How has COVID affected revenue cycle management?

The Covid– 19 Pandemic has impacted all sectors and not just the medical field. Apart from deaths from coronavirus due to infections, there is financial and medical distress. For Healthcare organizations another cause of worry is the effect coronavirus pandemic can have a negative impact on their revenue cycle. For smaller organizations with limited cash and manpower on hand can be a challenge to keep the billing office running which is the key to keeping hospitals and practices open while operating during these pandemic times.

Organizations that have robust contingency plans and implement best practices in their workplace help in the success of Revenue Cycle Management even during critical times.

The financial instability and challenges faced by organizations working in the medical sector, hospitals, and medical practices during these pandemic times are due to:

  • Canceled appointments and surgeries.
  • Costs incurred for maintaining critical equipment and also maintenance of systems given to staff and adopting WFH procedures.
  • Increased workloads and falling staff productivity due to shifts in work.
  • Adopting cost-cutting measures that may result in layoffs.
  • Denied medical claims.

In a way, the revenue cycle is an essential and very important component when it comes to managing the finances of medical service providers. The impact of the COVID-19 pandemic on the revenue cycle can be severe, but providers must manage it to meet their obligations.

Below are key considerations with financial sustainability hanging in the balance.

1. Billing and Coding: Due to changes to Medicare regulations, and from additional use of telehealth services notable billing and coding issues may arise. We have to ensure and know what is covered by health plans for both inpatient and outpatient services. With the rules rapidly changing, providers and support staff need to be properly appraised and trained.

2. Telehealth: Most outpatient visits have shifted to telehealth visits and services. In this sector we have to have answers to questions like insurance company pay rate, additional documentation requirement, and if any additional approvals requirement.

3. Changes to patient financial responsibility severely affect copayments and deductibles, along with referrals.

4. Remote Billing Work: Determining if employees can manage billing-and-collection responsibility from home. This assessment is crucial and critical to ensure cash flow issue disruptions are minimized.

5. Identification by organizations of employees to work remotely and yet be productive.
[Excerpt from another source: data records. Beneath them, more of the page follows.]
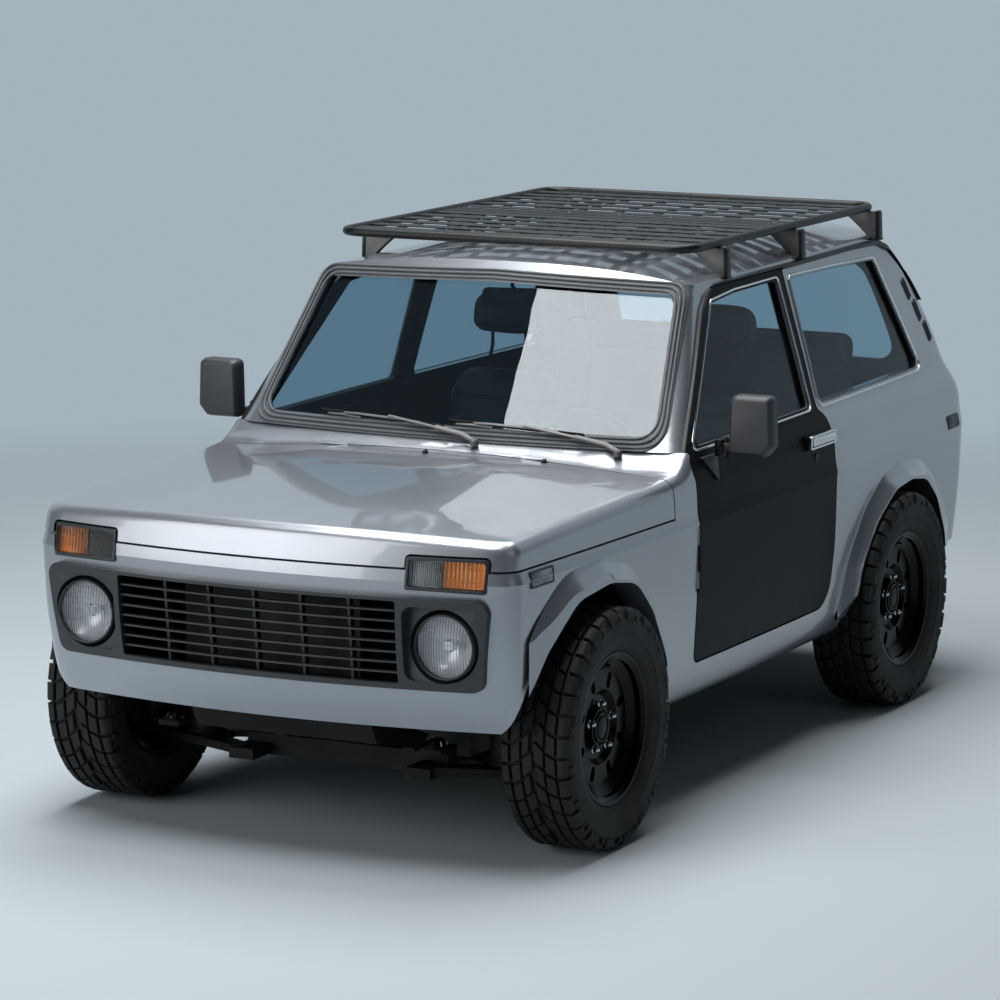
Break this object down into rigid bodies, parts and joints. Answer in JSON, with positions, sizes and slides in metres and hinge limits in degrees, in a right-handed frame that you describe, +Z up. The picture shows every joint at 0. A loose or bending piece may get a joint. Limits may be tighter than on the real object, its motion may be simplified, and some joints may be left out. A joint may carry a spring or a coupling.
{
  "type": "lifted off-road 4x4",
  "caption": "Compact three-door off-road 4x4 in silver with black doors, flat roof rack, steel wheels and mud tyres on raised suspension.",
  "frame": {"origin": "on the ground under the middle of the car: on its symmetry plane and half way along its length", "axes": "+Z up, +X towards the car's left, the front of the car faces -Y"},
  "size_m": [1.9536, 3.6172, 1.608],
  "materials": {
    "body_paint": "metallic clear coat",
    "door_paint": "satin",
    "underbody": "matte sealer",
    "black_trim": "grained",
    "grey_plastic": "moulded",
    "window_glass": "light tint",
    "seal_rubber": "matte",
    "lamp_lens": "clear fluted",
    "seat_cloth": "woven",
    "dark_steel": "matte",
    "wheel_steel": "satin",
    "tyre_rubber": "matte"
  },
  "bodies": {
    "body": {"side_panel_left": "body_paint", "side_panel_right": "body_paint", "roof_panel": "body_paint", "cowl": "body_paint", "front_fenders": "body_paint", "nose_panel": "body_paint", "rear_panel": "body_paint", "floor_pan": "underbody", "wheel_houses": "underbody", "drip_rails": "black_trim", "roof_rack": "black_trim", "dashboard": "black_trim", "wipers": "black_trim", "grille_panel": "grey_plastic", "fixed_glass": "window_glass", "windscreen_seal": "seal_rubber", "lamps": "lamp_lens", "seats": "seat_cloth", "engine_and_radiator": "dark_steel", "sump_guard": "dark_steel", "front_suspension": "dark_steel", "rear_axle": "dark_steel", "driveline": "dark_steel", "exhaust": "dark_steel"},
    "hood": {"hood": "body_paint"},
    "tailgate": {"tailgate": "body_paint", "tailgate_glass": "window_glass"},
    "steering_wheel": {"steering_wheel": "black_trim"},
    "door_left": {"door_left": "door_paint", "door_glass_left": "window_glass", "door_mirror_left": "black_trim"},
    "knuckle_left": {"knuckle_left": "dark_steel"},
    "wheel_front_left": {"rim_front_left": "wheel_steel", "tyre_front_left": "tyre_rubber"},
    "wheel_rear_left": {"rim_rear_left": "wheel_steel", "tyre_rear_left": "tyre_rubber"},
    "door_right": {"door_right": "door_paint", "door_glass_right": "window_glass", "door_mirror_right": "black_trim"},
    "knuckle_right": {"knuckle_right": "dark_steel"},
    "wheel_front_right": {"rim_front_right": "wheel_steel", "tyre_front_right": "tyre_rubber"},
    "wheel_rear_right": {"rim_rear_right": "wheel_steel", "tyre_rear_right": "tyre_rubber"}
  },
  "joints": [
    {"name": "steer_left", "type": "hinge", "parent": "body", "child": "knuckle_left", "pos_m": [0.7, -1.19, 0.348], "axis": [0, 0, 1], "range_deg": [-28, 28]},
    {"name": "spin_front_left", "type": "hinge", "parent": "knuckle_left", "child": "wheel_front_left", "pos_m": [0.742, -1.19, 0.348], "axis": [1, 0, 0], "continuous": true},
    {"name": "spin_rear_left", "type": "hinge", "parent": "body", "child": "wheel_rear_left", "pos_m": [0.742, 1.01, 0.348], "axis": [1, 0, 0], "continuous": true},
    {"name": "door_hinge_left", "type": "hinge", "parent": "body", "child": "door_left", "pos_m": [0.8, -0.549, 0.9], "axis": [0, 0, -1], "range_deg": [0, 65]},
    {"name": "steer_right", "type": "hinge", "parent": "body", "child": "knuckle_right", "pos_m": [-0.7, -1.19, 0.348], "axis": [0, 0, 1], "range_deg": [-28, 28]},
    {"name": "spin_front_right", "type": "hinge", "parent": "knuckle_right", "child": "wheel_front_right", "pos_m": [-0.742, -1.19, 0.348], "axis": [1, 0, 0], "continuous": true},
    {"name": "spin_rear_right", "type": "hinge", "parent": "body", "child": "wheel_rear_right", "pos_m": [-0.742, 1.01, 0.348], "axis": [1, 0, 0], "continuous": true},
    {"name": "door_hinge_right", "type": "hinge", "parent": "body", "child": "door_right", "pos_m": [-0.8, -0.549, 0.9], "axis": [0, 0, 1], "range_deg": [0, 65]},
    {"name": "hood_hinge", "type": "hinge", "parent": "body", "child": "hood", "pos_m": [0, -0.703, 1.0135], "axis": [-1, 0, 0], "range_deg": [0, 60]},
    {"name": "tailgate_hinge", "type": "hinge", "parent": "body", "child": "tailgate", "pos_m": [0, 1.413, 1.455], "axis": [1, 0, 0], "range_deg": [0, 80]},
    {"name": "column_turn", "type": "hinge", "parent": "body", "child": "steering_wheel", "pos_m": [0.345, -0.3, 0.94], "axis": [0, -0.9285, -0.3712], "range_deg": [-448, 448]}
  ],
  "couplings": [
    {"joint": "steer_right", "follows": "steer_left", "ratio": 1},
    {"joint": "column_turn", "follows": "steer_left", "ratio": 16}
  ]
}
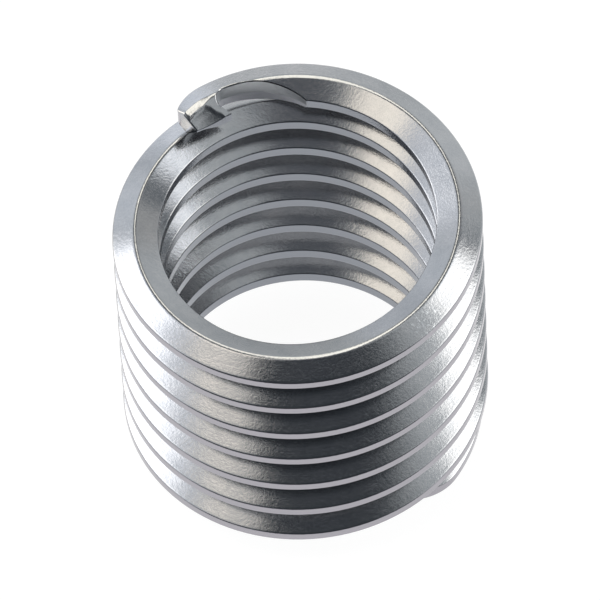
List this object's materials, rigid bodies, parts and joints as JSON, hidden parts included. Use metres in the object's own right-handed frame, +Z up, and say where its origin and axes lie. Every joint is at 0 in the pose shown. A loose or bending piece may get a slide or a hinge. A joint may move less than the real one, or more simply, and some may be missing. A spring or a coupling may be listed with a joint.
{
  "type": "helical wire thread insert",
  "caption": "Tangless wire thread insert: a right-hand coil of diamond-section wire, with a driving notch at each end, that lines a tapped hole for a screw.",
  "frame": {"origin": "on the coil's axis, level with the lowest point of the bottom end coil", "axes": "+Z up along the coil's axis; the wire ends at the top at 131.5 degrees from +X, counted towards +Y, and at the bottom opposite to it"},
  "size_m": [0.0098, 0.0098, 0.0097],
  "materials": {
    "stainless_wire": "satin, as rolled and wound, with fine drawing lines along the wire"
  },
  "bodies": {
    "root": {"wire_coil": "stainless_wire"}
  },
  "joints": []
}
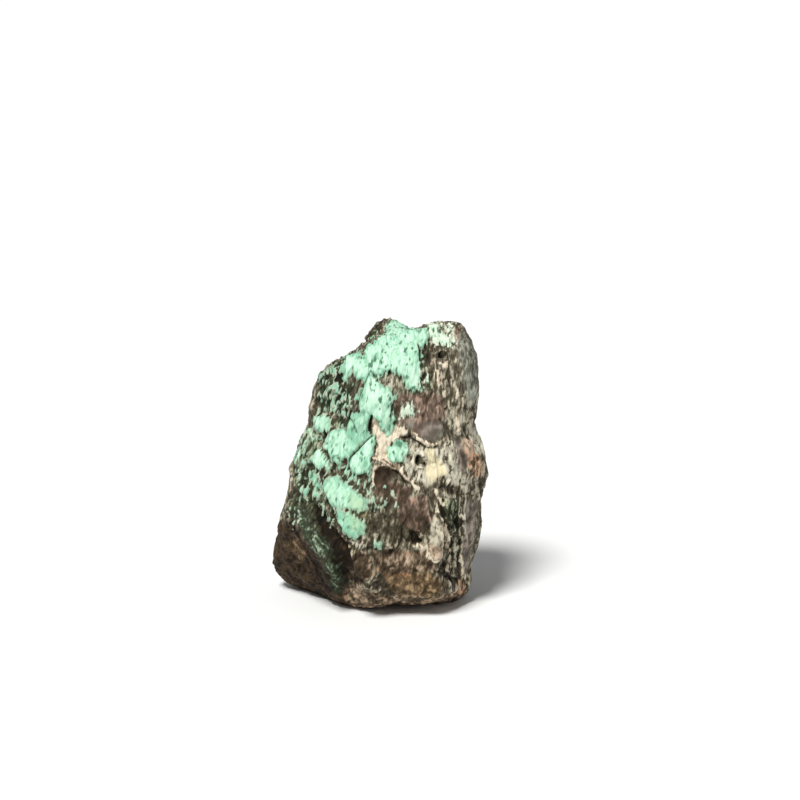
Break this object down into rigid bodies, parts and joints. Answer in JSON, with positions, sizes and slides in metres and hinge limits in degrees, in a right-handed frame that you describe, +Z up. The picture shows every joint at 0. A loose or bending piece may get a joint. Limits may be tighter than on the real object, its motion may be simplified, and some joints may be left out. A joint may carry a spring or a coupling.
{
  "type": "chrysocolla specimen",
  "caption": "Upright broken mineral nugget: dark ironstone matrix with a thin cracked blue-green crust over its front, a cream vein and small pits.",
  "frame": {"origin": "on the surface the stone stands on, under the middle of its bounding box", "axes": "+Z up, front with the crust towards -Y, the reader's right towards +X"},
  "size_m": [0.033, 0.0272, 0.0441],
  "materials": {
    "specimen": "rough broken ironstone with a blue-green chrysocolla crust and cream limonite vein"
  },
  "bodies": {
    "root": {"chrysocolla_specimen": "specimen"}
  },
  "joints": []
}
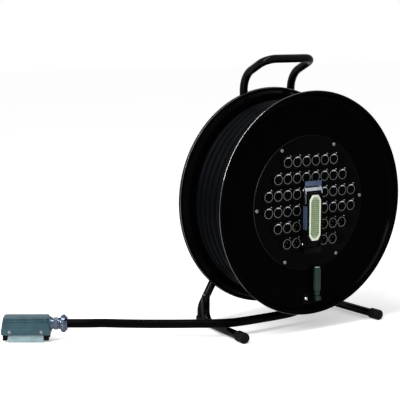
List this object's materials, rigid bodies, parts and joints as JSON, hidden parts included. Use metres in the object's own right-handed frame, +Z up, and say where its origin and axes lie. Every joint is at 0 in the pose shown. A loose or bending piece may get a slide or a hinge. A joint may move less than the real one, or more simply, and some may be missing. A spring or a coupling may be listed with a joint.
{
  "type": "multicore cable drum",
  "caption": "Cable drum on a bent tube frame, with chassis sockets and a locking multipin outlet in its front flange, a folding crank, a brake and a hooded multipin on the free end.",
  "frame": {"origin": "on the floor, under the middle of the drum and its frame, the free cable end left out", "axes": "+Z up, +X to the right of someone who faces the sockets, +Y from the sockets to the back of the drum"},
  "size_m": [0.896, 0.3319, 0.6263],
  "materials": {
    "paint": "gloss black enamel",
    "rubber": "matt black",
    "jacket": "satin black cable jacket",
    "steel": "zinc plated",
    "polymer": "moulded black",
    "socket": "black die casting",
    "port": "blue-grey powder coat on a casting",
    "insert": "light moulded resin",
    "chrome": "polished plating",
    "grip": "glossy grey-green",
    "hood": "blue-grey powder coat on a casting"
  },
  "bodies": {
    "frame": {"frame_loop": "paint", "axle_plate": "paint", "left_foot_tube": "paint", "right_foot_tube": "paint", "left_front_foot_cap": "rubber", "left_rear_foot_cap": "rubber", "right_front_foot_cap": "rubber", "right_rear_foot_cap": "rubber", "axle": "steel", "axle_washer": "steel", "axle_nut": "steel", "end_washer": "steel", "end_nut": "steel", "brake_boss": "steel", "cable_tail": "jacket", "gland_nut": "chrome", "gland_body": "chrome", "hood_shell": "hood", "hood_insert": "insert", "hood_seal": "rubber"},
    "drum": {"bearing_hub": "steel", "front_bush": "polymer", "rear_bush": "polymer", "front_flange": "paint", "rear_flange": "paint", "drum_core": "paint", "cable_lower_layers": "jacket", "cable_front_turn": "jacket", "cable_rear_turns": "jacket", "connection_panel": "paint", "panel_screw_1": "steel", "panel_screw_2": "steel", "panel_screw_3": "steel", "panel_screw_4": "steel", "panel_screw_5": "steel", "panel_screw_6": "steel", "socket_row_1": "socket", "socket_row_2": "socket", "left_socket_row_3": "socket", "right_socket_row_3": "socket", "left_socket_row_4": "socket", "right_socket_row_4": "socket", "left_socket_row_5": "socket", "right_socket_row_5": "socket", "left_socket_row_6": "socket", "right_socket_row_6": "socket", "multipin_gasket": "rubber", "multipin_housing": "port", "multipin_insert": "insert", "crank_bracket": "steel", "crank_rivet": "steel", "crank_hinge_pin": "steel"},
    "crank_arm": {"crank_arm": "steel", "crank_end_cap": "insert"},
    "crank_grip": {"crank_grip": "grip"},
    "top_lever": {"top_locking_lever": "chrome"},
    "bottom_lever": {"bottom_locking_lever": "chrome"},
    "brake_slide": {"brake_pad": "rubber"},
    "brake_screw": {"brake_screw": "steel", "brake_knob": "polymer"}
  },
  "joints": [
    {"name": "drum_spin", "type": "hinge", "parent": "frame", "child": "drum", "pos_m": [0, 0, 0.294], "axis": [0, 1, 0], "continuous": true},
    {"name": "crank_fold", "type": "hinge", "parent": "drum", "child": "crank_arm", "pos_m": [0.0185, -0.08779, 0.072], "axis": [1, 0, 0], "range_deg": [0, 90]},
    {"name": "grip_spin", "type": "hinge", "parent": "crank_arm", "child": "crank_grip", "pos_m": [0.0185, -0.08779, 0.072], "axis": [0, 0, 1], "continuous": true},
    {"name": "top_lever_swing", "type": "hinge", "parent": "drum", "child": "top_lever", "pos_m": [0, -0.09209, 0.299], "axis": [1, 0, 0], "range_deg": [0, 80]},
    {"name": "bottom_lever_swing", "type": "hinge", "parent": "drum", "child": "bottom_lever", "pos_m": [0, -0.09209, 0.227], "axis": [-1, 0, 0], "range_deg": [0, 80]},
    {"name": "brake_slide", "type": "slide", "parent": "frame", "child": "brake_slide", "axis": [0, -1, 0], "range_m": [0, 0.00175]},
    {"name": "brake_turn", "type": "hinge", "parent": "brake_slide", "child": "brake_screw", "pos_m": [0, 0.09422, 0.192], "axis": [0, -1, 0], "range_deg": [0, 360]}
  ],
  "couplings": [
    {"joint": "brake_turn", "follows": "brake_slide", "rad_per_m": 3590.4}
  ]
}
Plan to be implemented regarding systems and equipment usage.

6. Ensuring adherence to regulations concerning privacy and security of personally identifiable information and other HIPAA provisions.

7. Contingency planning: Having a robust emergency preparedness planning to ensure minimum disruptions to business or updating a revised plan and implementing it.

8. Changes to Medicare regulations: With several changes implemented recently, provider organizations should review these changes and identify any additional services that may be billable. There is also the possibility of receiving accelerated or advance payments from Medicare to increase cash flow amid COVID- 19 disruptions in claims submission or claims processing.

9. Patient Financial responsibility: The pandemic has led patients to incur significant medical bills that are not covered by their health plan. Each organization should evaluate its credit and collection policies to prevent financial strain on hospitals and providers.

10. Changes to Copays and deductibles: Several large health plans have made changes to policies on patient out-of-pocket responsibility. Billing and registration staff should be aware of these changes so that invoicing and collections can continue apace.

11. Standard referral requirements: Due to changes to policies on patient out-of-pocket responsibility, ensure these changes are considered, as they could shift payment obligations from patients to health plans.

12. Resource optimization: Provider organizations should make sure the resources are appropriately allocated to meet patient needs and should include specific areas like capacity planning and have proactive revenue cycle strategies to meet patient needs in the event there is a sudden surge on existing capacity limits. The other specific area would be operational accommodations which take care of adjusting hours of operations, staffing, and documentation requirements for telehealth visits.

Staying apprised of changes across the revenue spectrum, adapting will help healthcare providers to maintain transparency and understand cash flow throughout the crises.